The main diagram shows channels spread across a page along a line, clearly this line does not represent the Journey, as it would imply people who use Organic searches then use other channels in some sort of strange but defined order.
More likely it means that Organic search result are unlikely to book and people referred are far more likely to book, which makes sense since:
People using a search engine are in their “research mode” and those who found a link on another site are more likely to be already informed.
However for a potential customer, whether they click on an organic search result or a paid for search result it must make no difference. Such a customer may be more likely to click on a paid for entry than an organic entry because it is more prominent, but once clicked they are in the same state, that is, they have:-
Most of the customers of Rockvale that I have talked to have no idea what website they searched from or what web terms they used so the idea that they would react differently when they have clicked on an Organic search rather than a Pay Per Click one is almost ludicrous.
However, paid for searches are usually more prominent than organic searches, so possibly, what this means is “how effective are the different channels at getting a booking”, this makes some sort of sense. But, if this is what it means why is social media not displayed, if not effective it should be at the far left?
Further down the page there is a pie chart for each of the ‘channels’ showing a percentage at beginning middle and end of the Journey.
The caption says:-
“Your {channel} campaign may have a different impact on your customers depending on when they interact with it. At the beginning of the purchase path, {channel} helps customers gain awareness of your product or service. In the middle, it creates desire and boosts interest. And at the end, it helps to seal the deal.”
It also states that beginning is the First 25% of the Journey, Mid is the middle 50% and End is the 25% before the booking.
Looking at the “Generic paid for search” pie chart shown above, we get 15% end, 45% middle and 40% beginning.
This appears to mean that of all “Generic paid for search” clicks;
Does this mean anything? First thing to note is that all channels except “direct” exhibit extremely similar percentages.
CHANNEL | BEGIN | MID | FINISH |
direct | 17% | 45% | 37% |
referral | 37% | 34% | 19% |
brand | 36% | 46% | 18% |
41% | 50% | 10% | |
generic | 40% | 45% | 15% |
organic | 39% | 44% | 16% |
So if we ignore “direct” for a second we see the numbers that are so similar they must be to all intents and purposes be the same.
So irrespective of the channel; potential customers do a lot of clicking at the start, a little in the middle and less at the end.
This is supported by looking at the other industries, which I’m not going to list here, and seeing almost all exhibit similar percentages, even including the direct channel being different to the rest.

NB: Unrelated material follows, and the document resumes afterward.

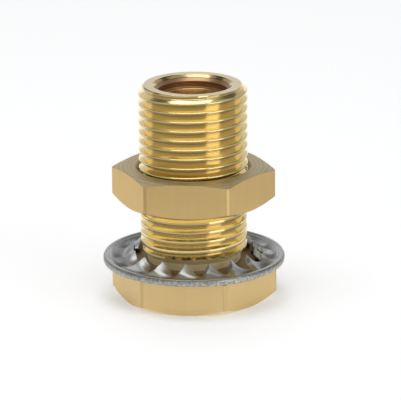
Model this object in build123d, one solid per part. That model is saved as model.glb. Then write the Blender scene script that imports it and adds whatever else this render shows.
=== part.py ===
"""A brass tank connector: a hex-headed threaded fitting with a through bore, its backnut, and a
toothed steel washer that lies on the head. The tank's wall is clamped between washer and backnut.

Millimetres. The fitting stands on its head: the axis is Z, and the head's underside is at Z = 0."""

from build123d import *

import math
import os

# The stem is a G 1/2 pipe thread. It is kept plain here, at the thread's crests.
thread_major = 20.955
thread_depth = 1.162
# The crests of the turns next to the head are turned down by this much all round.
lower_crest_turned_off = 0.23

# Fitting body
head_across_flats = 28.0
head_height = 7.0
neck_diameter = 18.0
neck_length = 3.0
neck_fillet = 0.4
stem_length = 35.0
bore_diameter = 11.0
mouth_diameter = 15.2
mouth_angle = 90.0
# Below its countersink the mouth is bored out straight, down to a flat seat round the waterway.
seat_diameter = 13.1
seat_depth = 2.3
inlet_chamfer = 0.8
head_lower_chamfer_angle = 30.0
head_upper_chamfer_angle = 22.0

# Both hexagons: the bar's corners are turned down a little, and the end faces stop short of the flats.
corner_turned_off = 0.16
end_face_inset = 0.3

# Backnut
nut_across_flats = 27.5
nut_height = 6.8
nut_turn = 3.0
nut_lower_chamfer_angle = 24.0
nut_upper_chamfer_angle = 15.0
nut_clearance = 0.03
nut_countersink = 0.6

# Toothed washer
washer_diameter = 35.0
rim_height = 1.4
rim_width = 1.0
rim_rounding = 0.35
dish_slope_width = 0.8
web_thickness = 0.8
web_inner_diameter = 27.4
tooth_count = 16
tooth_first_angle = 3.0
tooth_tip_diameter = 23.4
tooth_root_diameter = 32.4
tooth_root_width = 5.6
tooth_tip_width = 2.7
tooth_tip_thickness = 1.2
tooth_twist = 45.0
# The teeth stay this far above the plane that the washer lies on, and inside the web at their roots.
tooth_clearance = 0.03

# The space between the washer's teeth and the backnut, where the tank's wall goes.
wall_space = 9.3


def ring_solid(profile):
    """The solid that a closed outline of (radius, height) points makes about the axis."""
    outline = Polyline(*[(r, 0, z) for r, z in profile], close=True)
    return revolve(make_face(outline), Axis.Z, 360)


def hexagon_bar(across_flats, height, lower_angle, upper_angle):
    """A length of hexagon bar standing on Z = 0, a corner on +X, its two ends chamfered in the lathe."""
    corner = across_flats / 2 / math.cos(math.pi / 6)
    turned = corner - corner_turned_off
    face = across_flats / 2 - end_face_inset
    lower_fall = (turned - face) * math.tan(math.radians(lower_angle))
    upper_fall = (turned - face) * math.tan(math.radians(upper_angle))
    prism = extrude(RegularPolygon(corner, 6), height)
    envelope = ring_solid(
        [
            (0, 0),
            (face, 0),
            (turned, lower_fall),
            (turned, height - upper_fall),
            (face, height),
            (0, height),
        ]
    )
    return prism & envelope


def make_fitting_body(nut_top):
    """The hex head, the relief neck and the stem, bored through. The full crests start at nut_top."""
    top = head_height + stem_length
    neck = neck_diameter / 2
    crest = thread_major / 2
    low = crest - lower_crest_turned_off
    root = crest - thread_depth
    neck_top = head_height + neck_length
    stem = ring_solid(
        [
            (0, head_height),
            (neck, head_height),
            (neck, neck_top - (low - neck)),
            (low, neck_top),
            (low, nut_top - (crest - low)),
            (crest, nut_top),
            (crest, top - (crest - root)),
            (root, top),
            (0, top),
        ]
    )
    head = hexagon_bar(
        head_across_flats, head_height, head_lower_chamfer_angle, head_upper_chamfer_angle
    )
    body = head + stem
    seat_edge = body.edges().filter_by(GeomType.CIRCLE).filter_by_position(
        Axis.Z, head_height, head_height
    ).sort_by(SortBy.RADIUS)[0]
    body = fillet(seat_edge, min(neck_fillet, neck_length / 3))

    bore = bore_diameter / 2
    seat = seat_diameter / 2
    mouth = mouth_diameter / 2
    countersink_depth = (mouth - seat) / math.tan(math.radians(mouth_angle / 2))
    waterway = ring_solid(
        [
            (0, 0),
            (bore + inlet_chamfer, 0),
            (bore, inlet_chamfer),
            (bore, top - seat_depth),
            (seat, top - seat_depth),
            (seat, top - countersink_depth),
            (mouth, top),
            (0, top),
        ]
    )
    return body - waterway


def make_backnut(low):
    """The backnut, its underside at low, bored to pass the stem's crests with a running clearance."""
    hole = thread_major / 2 + nut_clearance
    mouth = hole + nut_countersink
    bored = ring_solid(
        [
            (0, 0),
            (mouth, 0),
            (hole, nut_countersink),
            (hole, nut_height - nut_countersink),
            (mouth, nut_height),
            (0, nut_height),
        ]
    )
    blank = hexagon_bar(
        nut_across_flats, nut_height, nut_lower_chamfer_angle, nut_upper_chamfer_angle
    )
    return Pos(0, 0, low) * Rot(0, 0, nut_turn) * (blank - bored)


def tooth_rise():
    """How high a tooth's twisted tip is, from its lower corner to its raised one."""
    twist = math.radians(tooth_twist)
    return tooth_tip_width * math.sin(twist) + tooth_tip_thickness * math.cos(twist)


def section_plane(radius, middle):
    """A plane across the +X tooth at a radius, its own X along the rim and its own Y up."""
    return Plane(origin=(radius, 0, middle), x_dir=(0, 1, 0), z_dir=(1, 0, 0))


def washer_tooth():
    """One tooth on +X: a tongue that narrows inwards while it twists, its clockwise edge rising."""
    root = section_plane(tooth_root_diameter / 2, web_thickness / 2)
    tip = section_plane(tooth_tip_diameter / 2, tooth_clearance + tooth_rise() / 2)
    root_section = root * Rectangle(tooth_root_width, web_thickness - 2 * tooth_clearance)
    tip_section = tip * Rot(0, 0, -tooth_twist) * Rectangle(tooth_tip_width, tooth_tip_thickness)
    return loft([root_section, tip_section], ruled=True)


def make_toothed_washer():
    """The washer, its underside at Z = 0: a raised rim, a dished web, and twisted teeth inside it."""
    outer = washer_diameter / 2
    rim_inner = outer - rim_width
    web_outer = rim_inner - dish_slope_width
    web_inner = web_inner_diameter / 2
    section = Polyline(
        (web_inner, 0, 0),
        (outer, 0, 0),
        (outer, 0, rim_height),
        (rim_inner, 0, rim_height),
        (web_outer, 0, web_thickness),
        (web_inner, 0, web_thickness),
        close=True,
    )
    ring = revolve(make_face(section), Axis.Z, 360)
    rim_edges = ring.edges().filter_by(GeomType.CIRCLE).sort_by(SortBy.RADIUS)[-2:]
    ring = fillet(rim_edges, min(rim_rounding, rim_height / 3))
    tooth = washer_tooth()
    pitch = 360 / tooth_count
    return ring + [Rot(0, 0, tooth_first_angle + pitch * k) * tooth for k in range(tooth_count)]


def main():
    os.makedirs("parts", exist_ok=True)
    tooth_top = head_height + tooth_clearance + tooth_rise()
    nut_low = tooth_top + wall_space
    pieces = {
        "fitting_body": make_fitting_body(nut_low + nut_height),
        "backnut": make_backnut(nut_low),
        "toothed_washer": Pos(0, 0, head_height) * make_toothed_washer(),
    }
    for name, piece in pieces.items():
        solid = piece.solids()[0] if len(piece.solids()) == 1 else piece
        export_step(solid, f"parts/{name}.step")
        box = solid.bounding_box()
        print(name, "from", box.min, "to", box.max, "volume", round(solid.volume, 1))
    print("washer's teeth reach", round(tooth_top, 3), "backnut's underside", round(nut_low, 3))


main()
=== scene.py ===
"""A brass tank connector with its backnut and its toothed steel washer, standing on its head in a
small photographic studio. Lengths are metres, and those of the pieces are written as millimetres
times mm."""

import math

import bmesh
import bpy
from mathutils import Matrix, Vector


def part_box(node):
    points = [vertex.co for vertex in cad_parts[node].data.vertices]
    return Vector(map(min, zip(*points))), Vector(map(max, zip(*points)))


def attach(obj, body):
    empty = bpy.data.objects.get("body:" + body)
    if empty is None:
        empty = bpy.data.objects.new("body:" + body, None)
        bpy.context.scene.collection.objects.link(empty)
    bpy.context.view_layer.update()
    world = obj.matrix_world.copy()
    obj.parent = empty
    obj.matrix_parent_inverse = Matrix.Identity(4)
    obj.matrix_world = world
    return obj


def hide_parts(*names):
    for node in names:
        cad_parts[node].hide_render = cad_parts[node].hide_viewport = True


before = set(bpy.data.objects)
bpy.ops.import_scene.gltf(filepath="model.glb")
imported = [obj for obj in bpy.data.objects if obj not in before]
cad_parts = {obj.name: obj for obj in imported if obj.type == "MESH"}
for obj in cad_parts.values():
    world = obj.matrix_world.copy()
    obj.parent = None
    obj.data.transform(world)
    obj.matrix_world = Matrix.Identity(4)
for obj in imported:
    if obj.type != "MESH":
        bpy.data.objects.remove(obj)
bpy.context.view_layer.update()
mm = 0.001

# The fitting body is turned from hexagonal brass bar: a hex head, a short relief neck and a pipe
# thread cut with a die, bored right through. The die left its turns bright. The bar's flats keep their
# drawn, matt skin, and the crests next to the head were turned down when the neck was cut.
body_low, body_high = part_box("fitting_body")
washer_low, washer_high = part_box("toothed_washer")
nut_low, nut_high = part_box("backnut")

thread_radius = 10.4775 * mm
thread_pitch = 1.814 * mm
thread_depth = 1.162 * mm
thread_flank = math.radians(27.5)
rounding = 0.249 * mm
rounding_steps = 3
thread_steps = 128
crest_height = 1.15 * mm
root_radius = thread_radius - thread_depth
lower_crest = thread_radius - 0.23 * mm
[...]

I am happy with this understanding, at first they are just scanning through sites looking for some good ideas probably scanning pictures and headlines, at the end before they book (or purchase) they are looking more carefully, perhaps reading rather than looking at headlines, perhaps in the middle they look carefully at some and scan others.
But why is direct so different a mirror image almost. It could be that either they have a recommendation from outside the web or they already know the site, there may actually be no journey to make, perhaps Google are just confused because they cannot understand a journey of one click.
I do not see this pie data as at all useful, it tries to say different things about different channels, but as well as not being in any way clear about what it is trying to say it actually says they are all the same.
The data for the main diagram (small travel businesses in UK) is:-
CHANNEL | |
direct | 0.8 |
referral | 1.71 |
brand | 2 |
2 | |
generic | 2 |
organic | 2.9 |
This does not quite fit in with the pie chart data. However a little looking into the details shows that the numbers used are internally called “assistToLast”, which are not described on this page but are on another Google page.
The page “Customer journey to purchase” shows what seems to be the same data, it is not directly comparable as it does not allow the diagram to be varied with company size, it does however contain a description of the data.
A channel’s position on the chart is defined by the “assist/last interaction ratio.”
That page describes the “assist/last interaction ratio” in a rather convoluted way, however it is the ratio;
“number of sites or clicks during a journey that are not the last before purchase” |
“The number that are” |
This I think is probably something very like;
“Number of sites references-The number of purchases” |
“The number of purchases” |
So Zero would mean just went to a site and purchased, Ten would mean, looked at 10 sites then purchased on the 11th.
If this interpretation is correct
CHANNEL | ||
direct | 0.8 | For every 10 bookings made 8 other sites are examined. |
referral | 1.71 | For every 10 bookings made 17 other sites are examined. |
brand | 2 | For every 10 bookings made 20 other sites are examined. |
2 | For every 10 bookings made 20 other sites are examined. | |
generic | 2 | For every 10 bookings made 20 other sites are examined. |
organic | 2.9 | For every 10 bookings made 29 other sites are examined. |
This can be interpreted in all sorts of ways and therefore is pretty useless.
I think it is now fairly obvious that the reason Social Media is not present, it is that they just don’t have enough data to have any (or perhaps less than they consider reasonable) purchases triggered by social media, so its ratio is always very large, which is not easily graphed, this sort of satisfies my original query.
This diagram has nothing to say about Social Media and small companies, except that they have no data indicating a purchase from these channels, but as we have no information on volume of the other data we have no way of knowing if this is significant, this is not really helpful.
The only other thing this page states is that when a customer is looking for somewhere to holiday they will probably click on lots of hotels, then pick a few and look at them in more detail.
So is this page and it’s diagrams useful to me? In short NO.
So I as yet have no evidence that Social Media is a bad choice for small travel businesses in the UK, I do have evidence that Google tracked transactions see few or no direct bookings, but I don’t know that this is relevant. So as Google won’t (probably can’t) tell me I need to do the experiment myself. “Rockvale” will be getting a blog and accounts on Twitter and Facebook and other places, and we will see where we go from there.
If you want one, the moral of this story is the simpler and more graphical an information display, the more meaningless, but I suppose everyone already knows that.